South African climate legislation bears resemblance to EU law, whilst differing in certain respects. The Climate Change Act 22 of 2024 (“Climate Change Act“), the commencement date of which has yet to be proclaimed, contemplates the allocation of a “carbon budget” to any person conducting an activity which emits, or has the potential to emit, one or more of the greenhouse gases[5] that the minister responsible for environmental affairs (“Minister“) reasonably believes causes or is likely to cause or exacerbate climate change.[6]

A carbon budget must have a duration of at least three successive five-year periods and specify the maximum amount of greenhouse gas emissions that may be emitted during the first five-year period. A person to which a carbon budget has been allocated must prepare and submit to the Minister for approval a greenhouse gas mitigation plan which describes the measures that it proposes to implement to remain within its carbon budget. The approved plan must be implemented, and progress in this regard must be monitored, evaluated and reported on annually by that person. Should such reporting indicate that a person has failed, is failing or will fail to comply with its carbon budget, it must provide a description of measures that it will implement in order to remain within its carbon budget.

Alongside carbon budgets, the mitigation system envisaged in the Climate Change Act includes the determination of sectoral emissions targets (“SETs“) for certain sectors and sub‑sectors identified by the Minister.[7] These targets will include “quantitative and qualitative greenhouse gas emission reduction goals”.[8] The ministers responsible for the administration of the relevant sectors and sub-sectors will be tasked with developing and implementing policies and measures to ensure that the targets are not exceeded.

The implementation of SETs was initiated with the approval of the SET Framework by Cabinet in November 2021. This was followed by the publication of the Draft SET Report on 26 April 2024,[9] which sets out the proposed SETs to be adopted by sector departments, including the energy sector.[10] The oil and gas sector is not specifically mentioned, although it is recorded that the draft SETs will be refined following public consultation before being recommended to Cabinet for allocation to the relevant departments. Whilst Shell has announced its intention to divest from its downstream South African operations as part of its “commitment to simplification, performance, and discipline”,[11] those corporations which do operate in the oil and gas sector in South Africa are likely to be expected to comply with more stringent regulation and scrutiny from an emissions perspective in the near future.

It is clear from the aforegoing that the Climate Change Act, like EU law, provides for the allocation of emission allowances to designated emitters,[12] emissions “targets” and “goals” for designated sectors, and requirements for emitters to report on their emissions and implement mitigation plans, but stops short of imposing binding emissions standards. The approach adopted in the Climate Change Act thus, on its face, accords with the court’s finding in the Appeal Decision.

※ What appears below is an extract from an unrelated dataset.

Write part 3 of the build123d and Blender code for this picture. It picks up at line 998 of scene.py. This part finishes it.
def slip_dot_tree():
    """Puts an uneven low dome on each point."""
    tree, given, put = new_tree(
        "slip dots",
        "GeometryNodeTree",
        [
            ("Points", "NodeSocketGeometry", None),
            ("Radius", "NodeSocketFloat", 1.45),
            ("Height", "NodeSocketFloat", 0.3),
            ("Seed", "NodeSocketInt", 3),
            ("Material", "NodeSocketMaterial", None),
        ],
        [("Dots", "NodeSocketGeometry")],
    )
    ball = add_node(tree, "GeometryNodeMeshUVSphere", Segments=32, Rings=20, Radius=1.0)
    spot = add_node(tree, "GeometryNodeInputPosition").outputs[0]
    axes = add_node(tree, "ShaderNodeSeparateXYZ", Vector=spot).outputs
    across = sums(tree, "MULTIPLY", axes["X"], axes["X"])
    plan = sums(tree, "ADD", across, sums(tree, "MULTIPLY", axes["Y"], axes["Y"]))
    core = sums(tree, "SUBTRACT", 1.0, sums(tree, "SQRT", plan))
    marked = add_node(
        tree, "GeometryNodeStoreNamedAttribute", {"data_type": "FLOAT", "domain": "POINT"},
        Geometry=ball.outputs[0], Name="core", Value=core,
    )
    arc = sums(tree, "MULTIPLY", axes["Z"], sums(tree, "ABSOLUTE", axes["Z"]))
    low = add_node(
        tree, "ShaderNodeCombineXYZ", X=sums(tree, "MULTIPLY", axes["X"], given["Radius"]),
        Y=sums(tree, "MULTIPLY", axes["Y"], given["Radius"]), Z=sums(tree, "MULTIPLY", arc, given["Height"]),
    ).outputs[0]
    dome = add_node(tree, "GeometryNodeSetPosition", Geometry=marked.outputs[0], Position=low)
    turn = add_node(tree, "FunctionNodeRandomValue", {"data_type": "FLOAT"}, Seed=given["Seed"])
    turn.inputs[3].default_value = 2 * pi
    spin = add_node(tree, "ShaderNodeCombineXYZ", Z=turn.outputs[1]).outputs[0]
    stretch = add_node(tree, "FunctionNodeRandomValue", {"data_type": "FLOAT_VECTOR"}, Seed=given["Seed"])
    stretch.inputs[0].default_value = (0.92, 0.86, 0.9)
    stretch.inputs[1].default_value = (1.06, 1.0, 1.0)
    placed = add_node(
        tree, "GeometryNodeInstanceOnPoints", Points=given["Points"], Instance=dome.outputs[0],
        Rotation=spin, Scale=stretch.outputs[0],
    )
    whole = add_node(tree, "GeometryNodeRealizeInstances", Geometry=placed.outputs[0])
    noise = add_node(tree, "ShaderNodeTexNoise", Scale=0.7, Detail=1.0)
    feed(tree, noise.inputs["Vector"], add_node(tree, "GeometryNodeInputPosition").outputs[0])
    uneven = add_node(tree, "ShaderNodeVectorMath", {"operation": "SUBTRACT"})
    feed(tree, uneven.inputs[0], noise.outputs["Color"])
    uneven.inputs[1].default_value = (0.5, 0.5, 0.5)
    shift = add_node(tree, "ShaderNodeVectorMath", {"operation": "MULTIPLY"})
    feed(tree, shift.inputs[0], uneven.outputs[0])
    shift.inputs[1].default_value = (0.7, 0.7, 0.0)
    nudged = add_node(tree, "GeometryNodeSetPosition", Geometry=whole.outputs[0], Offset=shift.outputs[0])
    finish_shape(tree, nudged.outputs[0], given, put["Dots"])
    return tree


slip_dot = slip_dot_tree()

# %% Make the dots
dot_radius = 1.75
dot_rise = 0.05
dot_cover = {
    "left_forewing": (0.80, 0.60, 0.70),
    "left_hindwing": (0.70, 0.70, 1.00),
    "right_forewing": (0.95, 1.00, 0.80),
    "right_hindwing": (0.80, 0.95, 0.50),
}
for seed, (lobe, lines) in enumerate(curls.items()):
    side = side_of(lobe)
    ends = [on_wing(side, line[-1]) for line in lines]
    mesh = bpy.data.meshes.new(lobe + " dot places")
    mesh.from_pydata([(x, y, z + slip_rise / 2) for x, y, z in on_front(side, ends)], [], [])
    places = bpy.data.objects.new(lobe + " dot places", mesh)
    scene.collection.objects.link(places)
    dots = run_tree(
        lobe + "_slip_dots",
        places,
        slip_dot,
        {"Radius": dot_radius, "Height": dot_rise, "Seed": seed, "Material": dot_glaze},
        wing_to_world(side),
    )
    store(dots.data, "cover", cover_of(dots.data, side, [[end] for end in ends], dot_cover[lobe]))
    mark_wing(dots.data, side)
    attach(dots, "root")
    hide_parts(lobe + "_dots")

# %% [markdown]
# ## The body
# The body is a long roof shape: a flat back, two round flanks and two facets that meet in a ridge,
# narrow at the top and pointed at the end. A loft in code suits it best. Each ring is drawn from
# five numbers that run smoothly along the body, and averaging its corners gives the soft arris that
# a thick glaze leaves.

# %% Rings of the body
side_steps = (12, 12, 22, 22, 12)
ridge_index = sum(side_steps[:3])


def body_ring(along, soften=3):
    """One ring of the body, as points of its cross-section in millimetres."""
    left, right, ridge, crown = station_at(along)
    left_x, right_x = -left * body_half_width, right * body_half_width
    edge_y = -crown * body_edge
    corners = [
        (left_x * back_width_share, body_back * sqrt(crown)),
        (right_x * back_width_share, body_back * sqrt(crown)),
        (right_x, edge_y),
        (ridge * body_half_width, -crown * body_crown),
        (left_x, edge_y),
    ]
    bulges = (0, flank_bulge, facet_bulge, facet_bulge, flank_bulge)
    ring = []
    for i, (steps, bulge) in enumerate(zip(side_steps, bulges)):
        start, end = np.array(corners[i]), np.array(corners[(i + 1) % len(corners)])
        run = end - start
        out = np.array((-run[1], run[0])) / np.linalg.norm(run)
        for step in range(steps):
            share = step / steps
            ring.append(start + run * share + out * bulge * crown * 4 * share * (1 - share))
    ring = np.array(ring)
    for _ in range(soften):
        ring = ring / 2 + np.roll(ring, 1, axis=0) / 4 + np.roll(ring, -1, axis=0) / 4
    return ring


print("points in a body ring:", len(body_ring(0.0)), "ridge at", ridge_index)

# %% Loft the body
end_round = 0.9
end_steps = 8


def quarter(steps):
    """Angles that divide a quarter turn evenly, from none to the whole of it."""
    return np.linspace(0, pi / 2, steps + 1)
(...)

In the latter part of its judgment, the appeal court focused specifically on Shell’s obligation to reduce its scope-three emissions, being those indirect emissions generated in its value chain, including from the use or consumption of products it supplies to third parties, such as the combustion of Shell’s fossil fuel products by end users. The court recognised the consensus amongst climate scientists that, in order to limit global warming to 1.5°C, reduction pathways must be chosen in which CO2 emissions are reduced by a net 45% by the end of 2030. These pathways, however, involve a global reduction representing an average for all sectors, places and greenhouse gases. Applying the 45% reduction standard to Shell is thus insufficiently case specific and ignores the details of Shell’s supply portfolio. Additionally, no unequivocal conclusion could be drawn from the sources presented to the court regarding the required reduction in emissions from the oil and gas sector in particular on which to base an order against any specific company. Finally, it was not firmly established by the respondents that limiting Shell’s resale of fossil fuels purchased from third parties would be effective in reducing its scope-three emissions.

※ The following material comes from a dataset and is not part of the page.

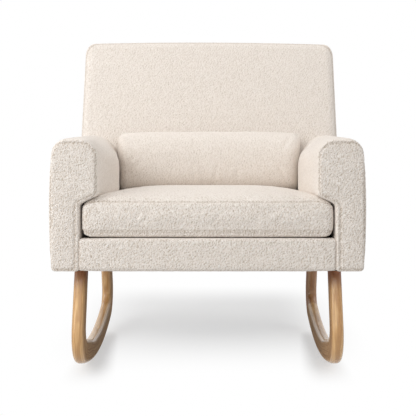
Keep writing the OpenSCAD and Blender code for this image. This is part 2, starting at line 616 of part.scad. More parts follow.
// Lumbar pillow: a full front and a flatter rear that lies against the back.
pillow_half = [pillow_w / 2, pillow_h / 2];
pillow_sink = 13.6;   // how far the pillow's foot sinks behind the seat cushion's rear edge
pillow_foot_z = deck_z(back_face_v, -cushion_t) - pillow_sink;
pillow_draw = 4;
function pillow_layers(inset) =
    let (s = 1 - inset / pillow_half[1], f = pillow_front_bulge - inset, r = pillow_rear_bulge - inset)
    [[0, -r], [0.45 * s, -r], [0.8 * s, -0.82 * r], [0.93 * s, -0.5 * r], [0.985 * s, -0.2 * r], [s, 0],
     [0.99 * s, 0.12 * f], [0.95 * s, 0.34 * f], [0.86 * s, 0.58 * f], [0.7 * s, 0.8 * f],
     [0.48 * s, 0.94 * f], [0.22 * s, 0.99 * f], [0, f]];
module pillow_solid(inset) translate([0, front_plane(pillow_foot_z), pillow_foot_z])
    rotate([90 - back_recline, 0, 0]) translate([0, pillow_half[1], pillow_rear_bulge + rest_gap])
        soft_solid(pillow_half, pillow_draw, pillow_layers(inset));
module lumbar_pillow_filling() color("white") pillow_solid(cover_t);
module lumbar_pillow_cover() fabric() difference() {
    pillow_solid(0);
    pillow_solid(cover_t);
}

place() mirror([1, 0, 0]) runner();  // runner_left
place() runner();  // runner_right
place() mirror([1, 0, 0]) front_leg();  // front_leg_left
place() front_leg();  // front_leg_right
place() mirror([1, 0, 0]) rear_leg();  // rear_leg_left
place() rear_leg();  // rear_leg_right
place() mirror([1, 0, 0]) side_rail();  // side_rail_left
place() side_rail();  // side_rail_right
place() front_rail();
place() seat_rail();
place() rear_rail();
place() corner_blocks();
place() mirror([1, 0, 0]) arm_post();  // arm_post_left
place() arm_post();  // arm_post_right
place() mirror([1, 0, 0]) arm_rail();  // arm_rail_left
place() arm_rail();  // arm_rail_right
place() mirror([1, 0, 0]) arm_boards();  // arm_boards_left
place() arm_boards();  // arm_boards_right
place() mirror([1, 0, 0]) back_post();  // back_post_left
place() back_post();  // back_post_right
place() back_top_rail();
place() back_lumbar_rail();
place() seat_springs();
place() spring_clips();
place() back_webbing_across();
place() back_webbing_upright();
place() deck_felt();
place() deck_foam();
place() deck_cloth();
place() mirror([1, 0, 0]) arm_foam();  // arm_foam_left
place() arm_foam();  // arm_foam_right
place() mirror([1, 0, 0]) arm_cover();  // arm_cover_left
place() arm_cover();  // arm_cover_right
place() front_rail_foam();
place() front_rail_cover();
place() back_foam();
place() back_cover();
place() back_board();
place() outside_back_cover();
place() dust_cover();
place() seat_cushion_foam();
place() seat_cushion_cover();
place() lumbar_pillow_filling();
place() lumbar_pillow_cover();
place() leg_bolts();
place() leg_washers();
place() leg_inserts();
place() frame_screws();
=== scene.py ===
# Upholstered rocking chair: a body covered in looped cream fabric on two bent oak rocker loops.
# Metres. +X is to the right seen from the front, -Y is the front, +Z is up, and the floor is at 0.
import math

import bpy
import numpy as np
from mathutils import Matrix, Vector
from mathutils.bvhtree import BVHTree


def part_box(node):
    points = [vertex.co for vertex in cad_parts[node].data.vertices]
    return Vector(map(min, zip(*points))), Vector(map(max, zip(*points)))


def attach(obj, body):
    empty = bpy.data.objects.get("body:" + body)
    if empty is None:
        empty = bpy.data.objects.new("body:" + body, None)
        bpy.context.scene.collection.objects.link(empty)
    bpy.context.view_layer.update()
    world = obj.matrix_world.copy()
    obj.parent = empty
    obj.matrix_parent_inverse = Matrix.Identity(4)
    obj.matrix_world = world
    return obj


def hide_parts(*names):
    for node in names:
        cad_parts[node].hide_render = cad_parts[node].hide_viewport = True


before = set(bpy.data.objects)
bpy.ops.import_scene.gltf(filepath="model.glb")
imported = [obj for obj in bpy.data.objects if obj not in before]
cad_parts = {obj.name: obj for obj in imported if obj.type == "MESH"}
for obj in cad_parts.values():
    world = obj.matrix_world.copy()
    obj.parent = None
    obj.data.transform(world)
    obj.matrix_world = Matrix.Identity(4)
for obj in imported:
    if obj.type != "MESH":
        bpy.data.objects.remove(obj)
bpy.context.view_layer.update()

# Places read from the frame
ARM_LOW, ARM_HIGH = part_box("arm_cover_right")
FRONT_Y = ARM_LOW.y
ARM_OUT_X = ARM_HIGH.x
PAD_IN_X = ARM_LOW.x
ARM_TOP_Z = ARM_HIGH.z
UNDERSIDE_Z = ARM_LOW.z
RAIL_LOW, RAIL_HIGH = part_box("front_rail_cover")
PANEL_IN_X = RAIL_HIGH.x
SIDE_RAIL_TOP_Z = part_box("side_rail_right")[1].z
BACK_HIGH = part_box("back_cover")[1]
BACK_OUT_X = BACK_HIGH.x
OUTSIDE_BACK_LOW, OUTSIDE_BACK_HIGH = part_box("outside_back_cover")
PILLOW_LOW, PILLOW_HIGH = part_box("lumbar_pillow_cover")
RUNNER_LOW, RUNNER_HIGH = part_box("runner_right")
LEG_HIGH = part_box("rear_leg_right")[1]
FRONT_LEG_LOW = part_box("front_leg_right")[0]
DECK_LOW, DECK_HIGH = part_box("deck_cloth")
DUST_LOW, DUST_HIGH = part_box("dust_cover")

# Leans of the chair's planes
BACK_LEAN = math.radians(19)
REAR_LEAN = math.radians(9.5)
TOP_FALL = math.radians(12)
DECK_SLOPE = math.radians(3)
BACK_FOAM = 0.0465
COVER = 0.0025
BACK_FACE_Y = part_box("back_post_right")[0].y - BACK_FOAM / math.cos(BACK_LEAN)
REAR_BOTTOM_Y = OUTSIDE_BACK_LOW.y + COVER / math.cos(REAR_LEAN)
BACK_TOP_Z = BACK_HIGH.z + 0.0049

# Upholstery: the looped pile, and how fine the skins are
PILE_PITCH = 0.0056
PILE_HEIGHT = 0.0008
MESH_PITCH = 0.0026
FULL_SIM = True


def back_plane(z, depth=0.0):
    """Y of the back's front face at a height, a depth behind the face."""
    return BACK_FACE_Y + (z - SIDE_RAIL_TOP_Z) * math.tan(BACK_LEAN) + depth / math.cos(BACK_LEAN)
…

Despite the appeal court’s finding that corporations could not be held to binding emissions reduction standards, the Appeal Decision is far from a death blow to climate litigation. The court (i) strongly suggested that corporations have an obligation to reduce their scope-three emissions, and (ii) recognised that foundations or associations have standing to bring claims for the protection of sufficiently similar environmental interests of other persons.

South Africa’s transformative Constitution, with its explicit protection of environmental rights and broad approach to standing, is ripe ground for climate change litigation, particularly in light of the impending coming into force of the Climate Change Act. Whether this litigation will track the trajectory of the Shell saga, or chart its own course, remains an open question.


[1] Case number C/09/571932/HA ZA 19-379.

[2] Under case number 200.302.332/01.

[3] Paragraph 7.2 of the Appeal Decision.

[4] Paragraph 7.56 of the Appeal Decision.

[5] “Greenhouse gases” are defined in section 1 of the Climate Change Act as “gaseous constituents of the atmosphere, both  natural and anthropogenic, that absorb and re-emit infrared radiation”, and include CO2, methane and ozone.

[6] Section 27(1) of the Climate Change Act, read with sections 26(1) and 26(2), requires the Minister to publish, by notice in the Government Gazette, a list of (i) the gases which the Minister reasonably believes causes or is likely to cause or exacerbate climate change, and (ii) the activities that emit, or have the potential to emit, one or more of these gases. We note that as at the date of this article no such list has been published.

[7] Section 25(1) and 25(3) of the Climate Change Act.

[8] Section 25(4)(a) and (c) of the Climate Change Act.

[9] Accessible at https://www.gov.za/sites/default/files/gcis_document/202404/50571gon4763.pdf (accessed on 21 November 2024).

[10] The Draft 9th National Greenhouse Gas Inventory Report, published by the Minister on 2 May 2024, identifies the energy sector as a sector that accounts for a substantial portion of South Africa’s total emissions. Furthermore, oil and natural gas is identified as a “key category” with a “significant influence” on the country’s total inventory of greenhouse gases. The vast majority of energy-sector emissions are generated by fuel combustion activities, although fugitive emissions from the fuels sector also have an impact. Fugitive emissions in the context of the oil and gas sector include emissions due to venting, flaring and all other sources associated with, inter alia, the exploration, production and transmission of oil and natural gas.

[11] Shell.co.za (10 May 2024) “Important Update for Our Loyal Customers!” (accessible at https://www.shell.co.za/media/2024-media-releases/important-update-for-our-loyal-customers.html), accessed on 20 November 2024.

[12] Section 27(1) of the Climate Change Act provides that the Minister must allocate a carbon budget to any person that conducts an activity listed in terms of section 26(2) and, inter alia, determine quantitative greenhouse gas emission thresholds to identify persons which are to be assigned a carbon budget and required to submit greenhouse gas mitigation plans.